> [Work required]
Check each line of the records below and collect those holding "that".

--

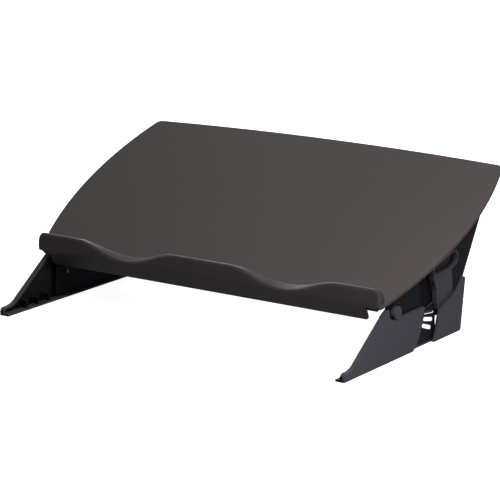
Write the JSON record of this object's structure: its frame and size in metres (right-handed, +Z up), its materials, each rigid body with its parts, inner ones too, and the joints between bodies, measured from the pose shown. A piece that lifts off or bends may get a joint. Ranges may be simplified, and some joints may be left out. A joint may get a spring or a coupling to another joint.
{
  "type": "document slope",
  "caption": "Desk document slope: a wide platform with a wavy ledge that glides on a tilting carrier, held at one of several heights by squeeze levers on hollow legs.",
  "frame": {"origin": "on the desk, under the middle of the whole box of the part at rest", "axes": "+Z up, +X to the user's right, +Y away from the user, up the slope"},
  "size_m": [0.559, 0.3589, 0.1966],
  "materials": {
    "grey_plastic": "satin",
    "platform_laminate": "fine grain",
    "ledge_plastic": "satin",
    "painted_sheet": "satin black",
    "black_plastic": "satin",
    "steel": "drawn",
    "rubber": "matt",
    "felt": "felt",
    "bearing_plastic": "smooth"
  },
  "bodies": {
    "base": {"left_leg": "grey_plastic", "right_leg": "grey_plastic", "left_height_plate": "black_plastic", "right_height_plate": "black_plastic", "height_plate_screws": "steel", "left_pivot_pin": "steel", "right_pivot_pin": "steel", "left_pivot_cap": "grey_plastic", "right_pivot_cap": "grey_plastic", "rubber_feet": "rubber"},
    "carrier": {"left_side_panel": "black_plastic", "right_side_panel": "black_plastic", "left_pivot_bush": "bearing_plastic", "right_pivot_bush": "bearing_plastic", "carrier_deck": "black_plastic", "panel_screws": "steel", "left_rail": "painted_sheet", "right_rail": "painted_sheet", "rail_screws": "steel", "rail_buffers": "rubber", "felt_pads": "felt", "left_lever_pin": "steel", "right_lever_pin": "steel", "left_lever_spring": "steel", "right_lever_spring": "steel"},
    "platform": {"platform_plate": "platform_laminate", "ledge": "ledge_plastic", "ledge_screws": "steel", "left_runner": "bearing_plastic", "right_runner": "bearing_plastic", "runner_screws": "steel"},
    "left_lever": {"left_latch_lever": "grey_plastic"},
    "right_lever": {"right_latch_lever": "grey_plastic"}
  },
  "joints": [
    {"name": "carrier_tilt", "type": "hinge", "parent": "base", "child": "carrier", "pos_m": [0, -0.06296, 0.0565], "axis": [1, 0, 0], "range_deg": [-12, 0]},
    {"name": "platform_glide", "type": "slide", "parent": "carrier", "child": "platform", "axis": [0, -0.9103, -0.4141], "range_m": [0, 0.07]},
    {"name": "left_lever", "type": "hinge", "parent": "carrier", "child": "left_lever", "pos_m": [-0.243, 0.05253, 0.07], "axis": [0, -1, 0], "range_deg": [-3.6, 1.5], "stiffness_Nm_per_rad": 0.1},
    {"name": "right_lever", "type": "hinge", "parent": "carrier", "child": "right_lever", "pos_m": [0.243, 0.05253, 0.07], "axis": [0, 1, 0], "range_deg": [-3.6, 1.5], "stiffness_Nm_per_rad": 0.1}
  ]
}
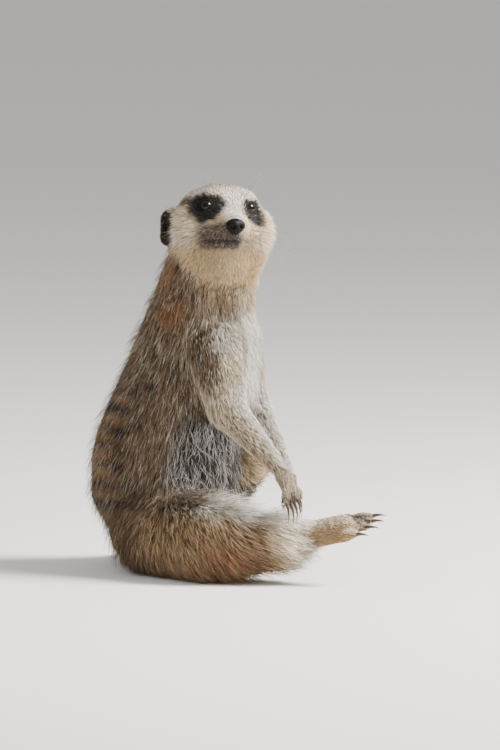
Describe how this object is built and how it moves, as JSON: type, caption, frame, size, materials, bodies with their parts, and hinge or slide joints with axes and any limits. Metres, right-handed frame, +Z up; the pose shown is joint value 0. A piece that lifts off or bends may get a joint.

--

> [Result of the task]
Write the JSON record of this object's structure: its frame and size in metres (right-handed, +Z up), its materials, each rigid body with its parts, inner ones too, and the joints between bodies, measured from the pose shown. A piece that lifts off or bends may get a joint. Ranges may be simplified, and some joints may be left out. A joint may get a spring or a coupling to another joint.
  "caption": "Desk document slope: a wide platform with a wavy ledge that glides on a tilting carrier, held at one of several heights by squeeze levers on hollow legs.",
Describe how this object is built and how it moves, as JSON: type, caption, frame, size, materials, bodies with their parts, and hinge or slide joints with axes and any limits. Metres, right-handed frame, +Z up; the pose shown is joint value 0. A piece that lifts off or bends may get a joint.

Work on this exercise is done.